EXERCISE TASK. Reproduce the section of the listing that begins at the line containing "graph = bpy.context.evaluated_depsgraph_get()" and finishes at the line containing "imported = [obj". Include both end lines and nothing beyond them.

SOURCE EXCERPT.
•••••
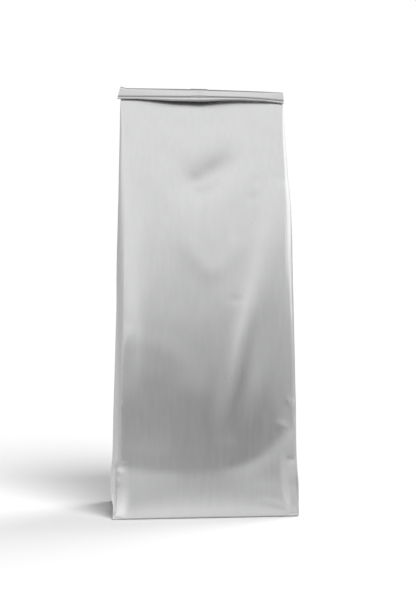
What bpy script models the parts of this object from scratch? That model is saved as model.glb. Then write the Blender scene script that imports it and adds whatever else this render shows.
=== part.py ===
"""Side-gusset coffee bag of silver foil laminate, filled and standing on its block bottom, mouth rolled down.

Metres, +Z up, front towards -Y, origin on the floor under the middle of the bag.
The shut bag is one solid: the filled body, lofted through level rings up to the flattened neck, and the
rolled mouth, a flattened bar across the neck's front. Laminate about 0.13 mm thick isn't modelled apart
from what it wraps.
"""

import math
from collections import namedtuple

import bmesh
import bpy

# Driving sizes of a 1 kg bag. The filled part tapers up to the neck, which runs on inside the roll.
NECK_HEIGHT = 0.2995
NECK_TOP = 0.3104
ROLL_TOP = 0.3132
LAMINATE_COLOUR = (0.80, 0.80, 0.81, 1.0)

# One row for each height where the shape of the filled bag changes.
# half_width and half_depth reach to the outside of the four long edges, which are rounded by edge_radius.
# bulge is how far the front and back panels stand out between those edges.
# gusset is how far the fold down the middle of each side is pushed in.
Station = namedtuple("Station", "height half_width half_depth bulge gusset edge_radius")
STATIONS = [
    Station(0.0000, 0.0671, 0.0391, 0.0000, 0.0000, 0.0030),
    Station(0.0010, 0.0679, 0.0399, 0.0001, 0.0000, 0.0030),
    Station(0.0050, 0.0681, 0.0401, 0.0006, 0.0000, 0.0030),
    Station(0.0220, 0.0681, 0.0402, 0.0018, 0.0000, 0.0030),
    Station(0.0390, 0.0665, 0.0400, 0.0030, 0.0006, 0.0034),
    Station(0.0850, 0.0657, 0.0390, 0.0048, 0.0045, 0.0042),
    Station(0.1400, 0.0649, 0.0352, 0.0056, 0.0120, 0.0060),
    Station(0.1950, 0.0640, 0.0278, 0.0058, 0.0230, 0.0070),
    Station(0.2450, 0.0628, 0.0178, 0.0048, 0.0320, 0.0055),
    Station(0.2800, 0.0613, 0.0082, 0.0028, 0.0300, 0.0030),
    Station(0.2930, 0.0607, 0.0032, 0.0010, 0.0120, 0.0016),
    Station(NECK_HEIGHT, 0.0605, 0.0014, 0.0002, 0.0000, 0.0006),
    Station(NECK_TOP, 0.0605, 0.0014, 0.0000, 0.0000, 0.0006),
]
RINGS_ABOVE_BASE = 38
BULGE_ROUNDNESS = 2.5
# The back panel, held in by its fin seal, stands out less than the front.
BACK_BULGE_SHARE = 0.87

# The rolled mouth lies against the front of the neck as a flattened bar, a little wider than the neck.
ROLL_HALF_WIDTH = 0.0617
ROLL_HEIGHT_AT_ENDS = 0.0084
ROLL_HEIGHT_IN_MIDDLE = 0.0097
ROLL_SWELL = 0.0006
ROLL_TILT = math.radians(1.0)
ROLL_SET_TO_LEFT = 0.0007
TILT_STARTS = 0.235
ROLL_COLUMNS = 20
# Its section, as (share of its height down from the top, depth): up the back, over the top fold,
# down the front to the crease and the lower edge, and back under to the neck.
ROLL_SECTION = [
    (0.90, 0.0009),
    (0.76, 0.00155),
    (0.45, 0.00175),
    (0.20, 0.00150),
    (0.06, 0.00075),
    (0.00, -0.0004),
    (0.05, -0.0018),
    (0.18, -0.0031),
    (0.40, -0.0042),
    (0.62, -0.0049),
    (0.70, -0.0047),
    (0.86, -0.0043),
    (0.96, -0.0037),
    (1.00, -0.0029),
    (0.93, -0.0020),
    (0.84, -0.0009),
]

# The fin seal down the middle of the back, pressed flat. It is rolled over with the mouth.
FIN_LEFT = -0.0088
FIN_RIGHT = 0.0036
FIN_HEIGHT = 0.0006
FIN_SHOULDER = 0.0004
FIN_BOTTOM = 0.0060

# The bottom seal is folded flat under the block bottom. A shallow groove runs along each of its edges,
# where the panel next to it curves away from the floor.
SEAL_FRONT = -0.0012
SEAL_BACK = 0.0088
GROOVE_DEPTH = 0.0007
GROOVE_WIDTH = 0.0030
CUTTER_OVERSHOOT = 0.001

FRONT_COLUMNS = 16
BACK_COLUMNS_EACH_SIDE = 6
EDGE_STEPS = 4
GUSSET_STEPS = 5


def smooth_step(low, high, value):
    """0 below low, 1 above high, and an even S between them."""
    t = min(max((value - low) / (high - low), 0.0), 1.0)
    return t * t * (3.0 - 2.0 * t)


def station_at(height):
    """The section sizes at a height, on a smooth curve through the stations."""
    top = len(STATIONS) - 1
    i = max(k for k in range(top) if STATIONS[k].height <= height)
    a, b = STATIONS[i], STATIONS[i + 1]
    span = b.height - a.height
    t = (height - a.height) / span

    def slope(k, field):
        low, high = STATIONS[max(k - 1, 0)], STATIONS[min(k + 1, top)]
        here = STATIONS[k]
        before = (here[field] - low[field]) / max(here.height - low.height, 1e-9)
        after = (high[field] - here[field]) / max(high.height - here.height, 1e-9)
        if before * after <= 0:
            return 0.0
        return 2 * before * after / (before + after)

    def value(field):
        return (
            a[field] * (1 + 2 * t) * (1 - t) ** 2
            + slope(i, field) * span * t * (1 - t) ** 2
            + b[field] * t * t * (3 - 2 * t)
            + slope(i + 1, field) * span * t * t * (t - 1)
        )

    return Station(height, *(value(field) for field in range(1, len(Station._fields))))


def edge_and_gusset(size):
    """Points from the front panel's right end round the edge to the fold of the right side, as (x, depth)."""
    radius = min(size.edge_radius, 0.45 * size.half_depth)
    centre_x = size.half_width - radius
    centre_y = -(size.half_depth - radius)
    # The side panel runs straight from the rounded edge to the fold, so it leaves the edge on a tangent.
    to_fold_x = radius - size.gusset
    to_fold_y = -centre_y
    reach = math.hypot(to_fold_x, to_fold_y)
    tangent = math.atan2(to_fold_y, to_fold_x) - math.acos(min(radius / reach, 1.0))
    points = []
    for k in range(EDGE_STEPS + 1):
        angle = -math.pi / 2 + (tangent + math.pi / 2) * k / EDGE_STEPS
        points.append((centre_x + radius * math.cos(angle), centre_y + radius * math.sin(angle)))
    start_x, start_y = points[-1]
    fold_x = size.half_width - size.gusset
    for k in range(1, GUSSET_STEPS + 1):
        share = k / GUSSET_STEPS
        points.append((start_x + (fold_x - start_x) * share, start_y * (1 - share)))
    return points


def back_columns(half_span):
    """Positions across the back panel, with a close pair at each edge of the fin seal."""
    left = [-half_span + (FIN_LEFT - FIN_SHOULDER + half_span) * k / BACK_COLUMNS_EACH_SIDE
            for k in range(1, BACK_COLUMNS_EACH_SIDE + 1)]
    right = [FIN_RIGHT + FIN_SHOULDER + (half_span - FIN_RIGHT - FIN_SHOULDER) * k / BACK_COLUMNS_EACH_SIDE
             for k in range(BACK_COLUMNS_EACH_SIDE)]
    middle = (FIN_LEFT + FIN_RIGHT) / 2
    return left + [FIN_LEFT, middle, FIN_RIGHT] + right


def panel_bulge(x, size, half_span):
    """How far a panel stands out at x: full over the middle, nothing at its two edges."""
    return size.bulge * (1.0 - min(abs(x) / half_span, 1.0) ** BULGE_ROUNDNESS)


def section(size, fin_height):
    """One closed ring of (x, depth), front panel first, then round by the right side."""
    side = edge_and_gusset(size)
    half_span = side[0][0]
    ring = []
    for k in range(1, FRONT_COLUMNS):
        x = -half_span + 2 * half_span * k / FRONT_COLUMNS
        ring.append((x, -size.half_depth - panel_bulge(x, size, half_span)))
    ring += side
    ring += [(x, -y) for x, y in reversed(side[:-1])]
    for x in reversed(back_columns(half_span)):
        raised = fin_height if FIN_LEFT <= x <= FIN_RIGHT else 0.0
        back_bulge = panel_bulge(x, size, half_span) * BACK_BULGE_SHARE
        ring.append((x, size.half_depth + back_bulge + raised))
    ring += [(-x, -y) for x, y in side]
    ring += [(-x, y) for x, y in reversed(side[:-1])]
    return ring


def body_rings():
    """Rings up the filled body and the neck, closer together near the base, where the skin turns under."""
    low, high = STATIONS[3].height, STATIONS[-1].height
    even = [low + (high - low) * k / RINGS_ABOVE_BASE for k in range(1, RINGS_ABOVE_BASE + 1)]
    heights = [station.height for station in STATIONS[:4]] + even
    rings = []
    for height in heights:
        fin = FIN_HEIGHT if height >= FIN_BOTTOM else 0.0
        rings.append([(x, y, height) for x, y in section(station_at(height), fin)])
    return rings


def roll_rings():
    """The section at each column along the roll, which stands out by the fin seal's height between the seal's edges."""
    even = [ROLL_HALF_WIDTH * (2 * k / ROLL_COLUMNS - 1) for k in range(ROLL_COLUMNS + 1)]
    step = 2 * ROLL_HALF_WIDTH / ROLL_COLUMNS
    fin_columns = [FIN_LEFT - FIN_SHOULDER, FIN_LEFT, FIN_RIGHT, FIN_RIGHT + FIN_SHOULDER]
    clear = [x for x in even if all(abs(x - column) > 0.3 * step for column in fin_columns)]
    rings = []
    for x in sorted(clear + fin_columns):
        middle = math.cos(math.pi / 2 * x / ROLL_HALF_WIDTH) ** 2
        height = ROLL_HEIGHT_AT_ENDS + (ROLL_HEIGHT_IN_MIDDLE - ROLL_HEIGHT_AT_ENDS) * middle
        raised = FIN_HEIGHT if FIN_LEFT <= x <= FIN_RIGHT else 0.0
        ring = []
        for share, depth in ROLL_SECTION:
            # Out from the middle line of the roll, but no further where the section runs inside the neck.
            away = 1.0 if depth > 0.0012 else -1.0 if depth < -0.0025 else 0.0
            y = depth + away * raised - ROLL_SWELL * middle * (away < 0)
            top = raised if share < 0.1 else 0.0
            ring.append((x - ROLL_SET_TO_LEFT, y, ROLL_TOP + top - share * height))
        rings.append(ring)
    return rings


def tilted(point):
    """The roll was turned down by hand, so it and the neck slope a little towards the right."""
    x, y, z = point
    return (x, y, z - x * math.tan(ROLL_TILT) * smooth_step(TILT_STARTS, NECK_HEIGHT, z))


def loft(name, rings):
    """A closed mesh through rings of equally many points, with a flat cap at each end."""
    mesh = bpy.data.meshes.new(name)
    work = bmesh.new()
    rows = [[work.verts.new(point) for point in ring] for ring in rings]
    for lower, upper in zip(rows, rows[1:]):
        for k in range(len(lower)):
            n = (k + 1) % len(lower)
            work.faces.new((lower[k], lower[n], upper[n], upper[k]))
    work.faces.new(reversed(rows[0]))
    work.faces.new(rows[-1])
    work.to_mesh(mesh)
    work.free()
    mesh.shade_smooth()
    mesh.set_sharp_from_angle(angle=math.radians(40))
    thing = bpy.data.objects.new(name, mesh)
    bpy.context.scene.collection.objects.link(thing)
    return thing


def foil_laminate():
    """Satin silver laminate: a thin metallised film, smooth outside."""
    material = bpy.data.materials.new("silver_laminate")
    material.use_nodes = True
    shader = material.node_tree.nodes["Principled BSDF"]
    shader.inputs["Base Color"].default_value = LAMINATE_COLOUR
    shader.inputs["Metallic"].default_value = 1.0
    shader.inputs["Roughness"].default_value = 0.34
    return material


def seal_grooves():
    """Two long wedges under the base, one along each edge of the folded bottom seal."""
    reach = 1.2 * STATIONS[0].half_width
    wedges = []
    for edge, away in ((SEAL_FRONT, -1.0), (SEAL_BACK, 1.0)):
        slope = GROOVE_DEPTH / GROOVE_WIDTH
        run_out = edge + away * (GROOVE_WIDTH + CUTTER_OVERSHOOT / slope)
        profile = [(edge, -CUTTER_OVERSHOOT), (edge, GROOVE_DEPTH), (run_out, -CUTTER_OVERSHOOT)]
        if away > 0:
            profile.reverse()
        rings = [[(x, y, z) for y, z in profile] for x in (-reach, reach)]
        wedges.append(loft("groove", rings))
    return wedges


def combine(thing, others, operation):
    """The Boolean of thing with each of the others, which are then removed."""
    for other in others:
        modifier = thing.modifiers.new("combine", "BOOLEAN")
        modifier.operation = operation
        modifier.solver = "EXACT"
        modifier.object = other
        bpy.context.view_layer.update()
        graph = bpy.context.evaluated_depsgraph_get()
        result = bpy.data.meshes.new_from_object(thing.evaluated_get(graph))
        thing.modifiers.clear()
        thing.data = result
        bpy.data.objects.remove(other)


def make_bag():
    """The whole bag: body with its neck, the rolled mouth joined on, and the grooves beside the bottom seal."""
    bag = loft("coffee_bag", [[tilted(point) for point in ring] for ring in body_rings()])
    roll = loft("roll", [[tilted(point) for point in ring] for ring in roll_rings()])
    combine(bag, [roll], "UNION")
    combine(bag, seal_grooves(), "DIFFERENCE")
    bag.data.shade_smooth()
    bag.data.set_sharp_from_angle(angle=math.radians(40))
    bag.data.materials.append(foil_laminate())


for leftover in list(bpy.data.objects):
    bpy.data.objects.remove(leftover)
make_bag()
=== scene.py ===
import math

import bpy
import numpy as np
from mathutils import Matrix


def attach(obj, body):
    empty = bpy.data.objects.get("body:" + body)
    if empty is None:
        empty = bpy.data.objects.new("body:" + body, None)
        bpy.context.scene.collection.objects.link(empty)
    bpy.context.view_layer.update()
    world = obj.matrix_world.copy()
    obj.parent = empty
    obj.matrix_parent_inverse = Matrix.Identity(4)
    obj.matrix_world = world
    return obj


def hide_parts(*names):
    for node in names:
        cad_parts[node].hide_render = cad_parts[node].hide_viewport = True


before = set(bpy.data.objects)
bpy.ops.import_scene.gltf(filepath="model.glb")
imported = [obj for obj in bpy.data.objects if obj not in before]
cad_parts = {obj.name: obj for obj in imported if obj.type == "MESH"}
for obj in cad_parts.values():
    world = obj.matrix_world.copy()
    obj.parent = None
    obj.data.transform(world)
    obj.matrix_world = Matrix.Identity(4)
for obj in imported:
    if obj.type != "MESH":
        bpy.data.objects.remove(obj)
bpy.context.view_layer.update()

MM = 0.001


# The filled bag. A tube of satin silver laminate, about 0.13 mm thick, is folded in along both sides into
# gussets. Filled with coffee it stands on a block bottom, the front and back panels belly out, and above
# the coffee they run together while the gussets fold in between them, up to the flat neck.
def smooth_between(low, high, value):
    """0 below low, 1 above high, and an even S between them."""
    t = np.clip((np.asarray(value, float) - low) / (high - low), 0.0, 1.0)
    return t * t * (3.0 - 2.0 * t)


def along_curve(table, at):
    """The columns of a table read at new values of its first column, on smooth curves with no overshoot."""
    table = np.asarray(table, float)
    at = np.clip(np.asarray(at, float), table[0, 0], table[-1, 0])
    knots = table[:, 0]
    spans = np.diff(knots)[:, None]
    steps = np.diff(table[:, 1:], axis=0) / spans
    slopes = np.zeros_like(table[:, 1:])
    before, after = steps[:-1], steps[1:]
    same_way = before * after > 0
    total = np.where(same_way, before + after, 1.0)
    slopes[1:-1] = np.where(same_way, 2 * before * after / total, 0.0)
    slopes[0], slopes[-1] = steps[0], steps[-1]
    i = np.clip(np.searchsorted(knots, at, side="right") - 1, 0, len(knots) - 2)
    span = spans[i]
    t = ((at - knots[i])[:, None]) / span
    return (
        table[i, 1:] * (1 + 2 * t) * (1 - t) ** 2
        + slopes[i] * span * t * (1 - t) ** 2
        + table[i + 1, 1:] * t * t * (3 - 2 * t)
        + slopes[i + 1] * span * t * t * (t - 1)
    )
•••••
OUTPUT.
        graph = bpy.context.evaluated_depsgraph_get()
        result = bpy.data.meshes.new_from_object(thing.evaluated_get(graph))
        thing.modifiers.clear()
        thing.data = result
        bpy.data.objects.remove(other)


def make_bag():
    """The whole bag: body with its neck, the rolled mouth joined on, and the grooves beside the bottom seal."""
    bag = loft("coffee_bag", [[tilted(point) for point in ring] for ring in body_rings()])
    roll = loft("roll", [[tilted(point) for point in ring] for ring in roll_rings()])
    combine(bag, [roll], "UNION")
    combine(bag, seal_grooves(), "DIFFERENCE")
    bag.data.shade_smooth()
    bag.data.set_sharp_from_angle(angle=math.radians(40))
    bag.data.materials.append(foil_laminate())


for leftover in list(bpy.data.objects):
    bpy.data.objects.remove(leftover)
make_bag()
=== scene.py ===
import math

import bpy
import numpy as np
from mathutils import Matrix


def attach(obj, body):
    empty = bpy.data.objects.get("body:" + body)
    if empty is None:
        empty = bpy.data.objects.new("body:" + body, None)
        bpy.context.scene.collection.objects.link(empty)
    bpy.context.view_layer.update()
    world = obj.matrix_world.copy()
    obj.parent = empty
    obj.matrix_parent_inverse = Matrix.Identity(4)
    obj.matrix_world = world
    return obj


def hide_parts(*names):
    for node in names:
        cad_parts[node].hide_render = cad_parts[node].hide_viewport = True


before = set(bpy.data.objects)
bpy.ops.import_scene.gltf(filepath="model.glb")
imported = [obj for obj in bpy.data.objects if obj not in before]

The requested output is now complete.